To be sure, as noted, BDS is spreading and cannot be ignored. But what does lie ahead and what ought be done? Jewish communal confidence and trust in the university campus as a vehicle for upward mobility and the realization of American dreams historically has been great. That means, however, that when university administrations fail to condemn BDS unequivocally, Jewish communal disappointment in particular campuses, including elite ones, has been grave. We need to step up the pressure on campus leaders to articulate the fundamental unfairness of BDS and its threat both to academic freedom and to long-term peace and stability in the Middle East.

Moreover, some very well-intentioned people have advocated legislation calling for punitive measures against campuses that may support BDS. However appealing on the surface as they may appear, AJC has opposed such initiatives as constituting a violation of academic freedom in that those who are boycotted become the boycotters. More importantly, still, such action is likely to be counter-productive. Many universities retain their memberships in scholarly associations for the benefits such associations bring to their faculty — scholarly conferences that provide opportunities to present papers and academic journals in which to publish them. These are critical to achieving academic tenure. Legislation barring state funding for universities who retain such memberships could well trigger a backlash among many who otherwise have “no dog in the fight.”

Sadly, some Jewish students and groups have lent their support to BDS, thereby providing the movement with a Jewish “cover.” For example, at SUNY-Binghamton reportedly 80 percent of the leadership of Students for Justice in Palestine are Jews. In contrast, to be sure, at the same campus, the Muslim Student Association is cooperating with Hillel in planning activities for Yom Ha’Atzmaut, Israel’s Day of Independence.

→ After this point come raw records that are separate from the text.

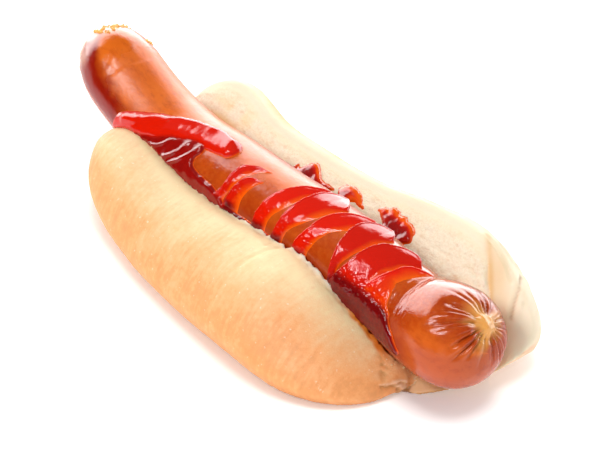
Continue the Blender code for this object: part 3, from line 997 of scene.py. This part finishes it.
def shape_bread(bun):
    """Gives the smooth bun its crust, crumb, folds and torn edges, and the values its
    material reads."""
    points = points_of(bun)
    share = neighbours_smoothed(bun, values_of(bun, "share"), 4)
    standing = values_of(bun, "side") < 0
    opened = ~standing
    x, y, z = points.T / MM
    flat = np.stack([x, y], axis=-1)
    cut = falling(share, 0.93, 1.03)
    past_band = x + (y - BAND_AT[1]) * BAND_SLOPE - BAND_AT[0]
    end_skin = opened * rising(past_band + 0.8 * bumps(points, 0.004, 99), -0.5, 0.5)
    torn_end = standing * rising(x, 56, 61)
    under_tip = opened * rising(x, 58, 64) * falling(y, 4, 12) * falling(z, 6, 9)
    crumb = cut * (1 - end_skin) * rising(z, 0.5, 2) * (1 - torn_end) * (1 - under_tip)
    crust = 1 - crumb

    wrinkles = layered_bumps(points, 0.003, 103, 2, (1.6, 0.45, 0.45))
    grain = CRUST_WRINKLES * wrinkles + CRUST_GRAIN * bumps(points, 0.0013, 105)
    pores = np.maximum(0, bumps(points, 0.0021, 107, (0.6, 1, 1)) - 0.22)
    small_pores = np.maximum(0, bumps(points, 0.0011, 109) - 0.25)
    holes = PORE_DEPTH * pores + SMALL_PORE_DEPTH * small_pores
    holes = holes * (0.45 + 0.75 * falling(z, 17, 24))
    move = CRUST_WAVES * layered_bumps(points, 0.02, 101, 2) + crust * grain
    move = move + crumb * (CRUMB_GRAIN * bumps(points, 0.0016, 111) - holes)

    # The fold across the crown of the standing half, with the crown swelling past it.
    away = from_line(flat, smooth_curve(CROWN_FOLD, 30))
    past = past_line(x, y, CROWN_FOLD)
    fold = CROWN_SWELL * bell(past, 3.2, 2.6) - CROWN_DIP * bell(past, -3, 3)
    fold = fold - CROWN_FOLD_DEPTH * bell(away, 0, 0.9)
    move = move + fold * standing * (z > 14) * between(y, -33, -24, -13.5, -9)

    # The ragged top edge, and the torn near end with its flaps and the crevices past them.
    lip = standing * bell(share, 1, 0.055)
    ragged = np.maximum(bumps(points, 0.0011, 121), -0.3) + 0.5 * bumps(points, 0.0007, 122)
    tear = standing * rising(x, 55, 62) * rising(y, -20, -14)
    flakes = bumps(points, 0.0017, 123, (0.3, 1, 1.4))
    flakes = flakes + 0.5 * bumps(points, 0.0009, 125, (0.35, 1, 1.6))
    tear_spot = bell(x, 62.2, 2.4) * bell(y + 0.45 * (x - 62.2), -14.2, 1.3)
    torn = 0.16 * np.maximum(flakes, -0.25) + 0.45 * np.minimum(flakes, 0.2) * tear_spot
    torn = torn + 0.3 * bumps(points, 0.0045, 126) + 0.06 * bumps(points, 0.0007, 124)
    torn_face = standing * rising(z, 0.4, 1.2) * rising(x, 60, 62)
    flap = np.zeros(len(points))
    crevice = np.zeros(len(points))
    for route in TORN_FLAPS:
        line = smooth_curve(route, 20)
        start, end = line[0, 1], line[-1, 1]
        within = torn_face * between(y, start - 0.3, start + 0.6, end - 0.2, end + 0.4)
        beyond = past_line(x, y, line) + 0.25 * bumps(points, 0.0011, 127)
        flap = np.maximum(flap, within * bell(beyond, -0.1, 0.22))
        crevice = np.maximum(crevice, within * bell(beyond, 0.36, 0.22))
    crevice = crevice * (1 - flap)
    move = move + FLAP_LIFT * flap - CREVICE_DEPTH * crevice + tear * torn

    # The skin that closes the open half's near end: creases, and a crack down to the table.
    skin = opened * (x > 48) * crust
    from_crack = from_line(flat, smooth_curve(CRACK, 20))
    grooves = CRACK_BANK * bell(from_crack, 1.5, 0.9) - CRACK_DEPTH * bell(from_crack, 0, 0.34)
    for route, depth in CREASES:
        from_crease = from_line(flat, smooth_curve(route, 20))
        bank = 0.4 * bell(from_crease, 1, 0.5)
        grooves = grooves + depth * (bank - bell(from_crease, 0, 0.4))
    move = move + skin * grooves - BAND_EDGE_DEPTH * opened * cut * bell(past_band, 0, 0.6)

    points = points + normals_of(bun) * move[:, None] * MM
    points[:, 2] += lip * ragged * LIP_RAGGED_UP * MM
    points[:, 1] += lip * ragged * LIP_RAGGED_OUT * MM
    points = kept_off_sausage(points, BREAD_CLEARANCE)
    points[:, 2] = np.maximum(points[:, 2], 0)
    points[(points[:, 2] < 0.00025) & (z < 0.4), 2] = 0
    set_points(bun, points)

    # Browning, darker towards the foot, is partly the crust's own colour and partly painted
    # shade. It is lightened high up as painted light, browner towards the standing half's near
    # end and on its torn end, and varies at random.
    bake = rising(share, 1.04, 1.56) * np.where(standing, 1, 0.85)
    bake = bake + 0.3 * rising(share, 1.45, 1.85) + 0.16 * layered_bumps(points, 0.018, 131, 2)
    bake = bake - 0.28 * rising(z, 18, 28) + 0.12 * standing * rising(x, 0, 55)
    bake = np.maximum(bake, 0.8 * torn_end)
    band = 0.6 * bell(past_band, 1.2, 1.5) + 0.5 * bell(past_band, 4.5, 5)
    band = band * (0.85 + 0.3 * bumps(points, 0.006, 143)) * opened * (x > 45)
    band = band * falling(share, 1.12, 1.45)
    # Painted shade in the crack, in the crevices past the flaps and in the hollows of the torn
    # end.
    toast = 0.45 * skin * bell(from_crack, 0, 0.4) + 0.8 * crevice
    toast = toast + 0.9 * tear * tear_spot * falling(flakes, -0.3, 0.1)
    # A stain with painted shade on the open half's crumb near the sausage.
    stain = crumb * opened * falling(y, 13.5, 20.5) * rising(x, -56, -40)
    stain = stain * (0.85 + 0.6 * layered_bumps(points, 0.006, 135, 2))
    _, distance = off_axis(points)
    gap = (distance - sausage_radius(points[:, 0])) / MM + 0.7 * bumps(points, 0.0022, 141)
    sauced = standing * (z > 5) * falling(gap, 1.2, 2.4) * between(x, 40, 50, 58, 62.5)
    fringe = standing * bell(share, 0.995, 0.035) * falling(x, 50, 58) * (0.8 + 0.6 * ragged)
    golden = opened * rising(bumps(points, 0.0045, 137), -0.35, 0.45) * bell(x, -48, 13)
    golden = golden * falling(y, 19, 26)
    freckles = 0.5 * stain * rising(bumps(points, 0.0016, 139), 0.2, 0.6)
    # Painted light: the open half's outer crust is paler, fully near its lip and its near end,
    # less so towards its foot.
    light = opened * crust * (1 - 0.45 * rising(share, 1.5, 1.95))
    base = rising(share, 1.94, 2.05) * crust
    base = base * (1 - opened * rising(x, 55, 63) * rising(y, 8, 13))
    paint(
        bun,
        crumb=crumb,
        bake=np.clip(bake, 0, 1) * crust,
        band=np.clip(band, 0, 1) * crust,
        toast=toast,
        stain=stain,
        sauced=sauced,
        # The pale crumb along the lip, and a painted highlight along the edges of the torn
        # flaps.
        fringe=np.maximum(fringe, 0.35 * flap),
        golden=np.maximum(golden, freckles),
        light=light * np.maximum(falling(share, 1.1, 1.35), rising(x, 30, 58)),
        base=np.maximum(base, under_tip),
    )


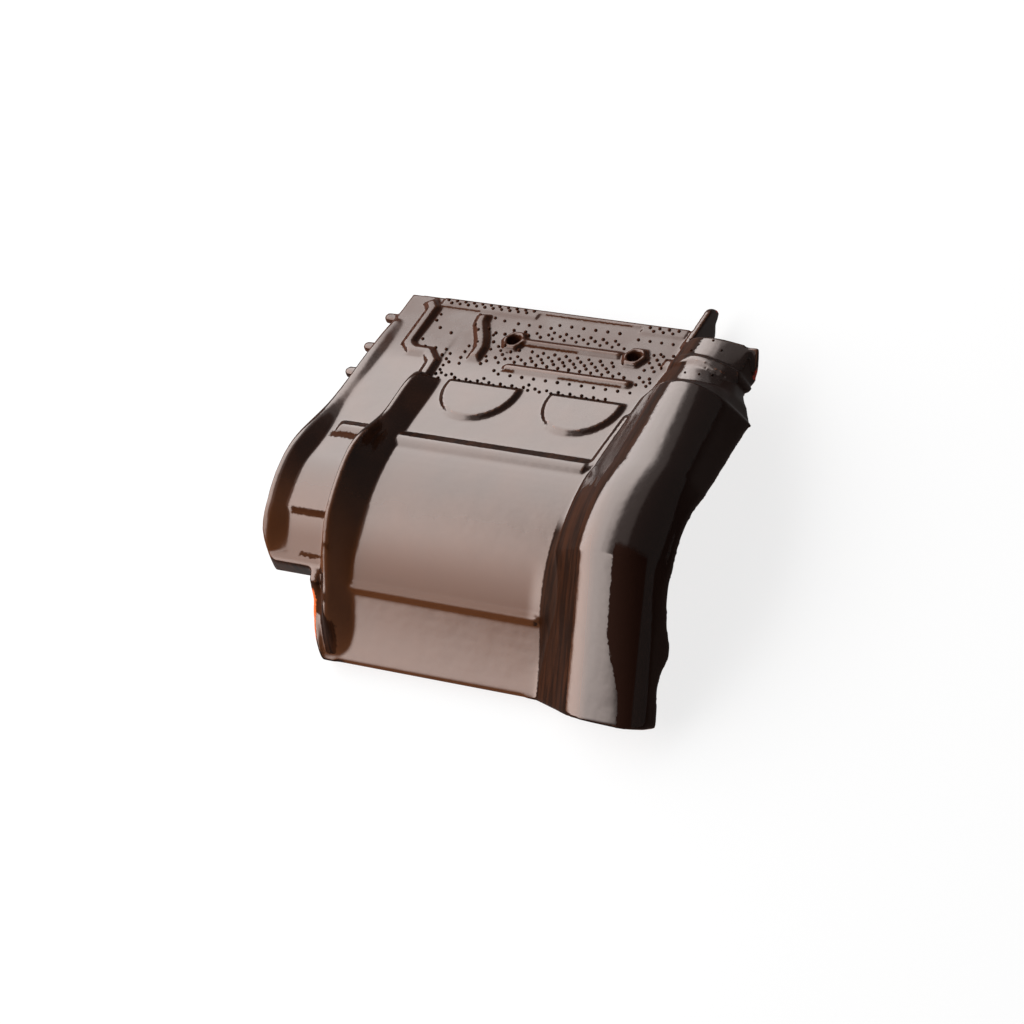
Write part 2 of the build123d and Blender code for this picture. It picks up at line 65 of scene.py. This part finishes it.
plate_move = Vector(nails["nail_hole_left"]["pos_m"]) - plate_turn @ hole_on_plate
plate = Matrix.Translation(plate_move) @ plate_turn
corner = plate.inverted()

# Camera
# A long lens well back from the tail's right corner, where the photograph was taken from. Its place
# and its turns are given on the head plate.
lens_mm = 146.02
sensor_mm = 36.0
seen_from = Vector((1.3385, -1.45843, 1.44118))
turned = Euler((0.851128, 0.276298, 0.50315))

camera_data = bpy.data.cameras.new("camera")
camera_data.lens = lens_mm
camera_data.sensor_width = sensor_mm
camera_data.clip_end = 50.0
camera = bpy.data.objects.new("camera", camera_data)
camera.matrix_world = plate @ Matrix.LocRotScale(seen_from, turned, None)
bpy.context.scene.collection.objects.link(camera)
bpy.context.scene.camera = camera

# Tile body
# One piece of pressed clay, glazed before firing. The glaze rounds every edge a little, so a merged
# copy of the solid is remeshed finely and its edges are eased. The copy stands for the solid.
merge_gap = 0.00001
voxel = 0.0008
most_triangles = 190000

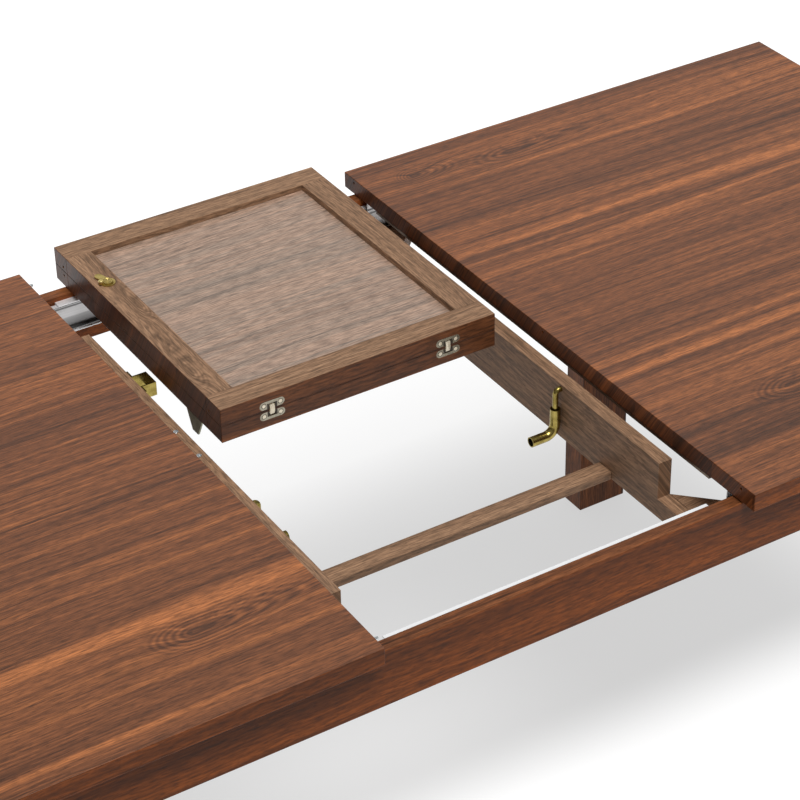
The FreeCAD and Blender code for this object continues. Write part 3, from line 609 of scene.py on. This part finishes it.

Generally, Jewish students who support BDS claim that they intend only to protest Israel’s occupation of the West Bank. Nevertheless, they gloss over the risks posed by BDS to any serious peace process and the prospects for a two-state solution. More fundamentally, they ignore the great sea-change that has occurred in Israeli politics over the past two decades: Israeli public opinion, excluding, to be sure, the extreme right wing, favors a Palestinian state and is prepared to make the necessary albeit painful territorial concessions to make it a reality. In other words, Jewish proponents of BDS, although innocent of anti-Semitism, fail to acknowledge that the reason a Palestinian state does not exist today owes far more to continued Palestinian rejection of Israel’s right to exist as a Jewish state than it does to alleged Israeli intransigence.

Put simply, the Jewish community needs to expose BDS for what it really is: a formula to end Israel as we know it, a violation of academic freedom and a movement that at times crosses the line from protesting Israel’s policies to demonizing her. At the same time, we need to acknowledge that pro-Israel Jews do not stand alone and that fundamental fairness continues to operate within American society, where pro-Israel opinion trumps pro-Palestinian opinion by margins of 4- and 5-to-1, where 97 percent of pro-Israel sentiment emanates from gentile sources, and where no leader of higher education has endorsed boycotting Israel. The arguments against BDS are compelling. What is needed is the commitment of concerned students and faculty to engage this high-stakes debate with knowledge, savoir-faire and passion. Jewish indifference to Israel facilitates intellectual space in which pro-boycott expression may thrive.

Steven Bayme serves as the American Jewish Committee’s national director of Contemporary Jewish Life.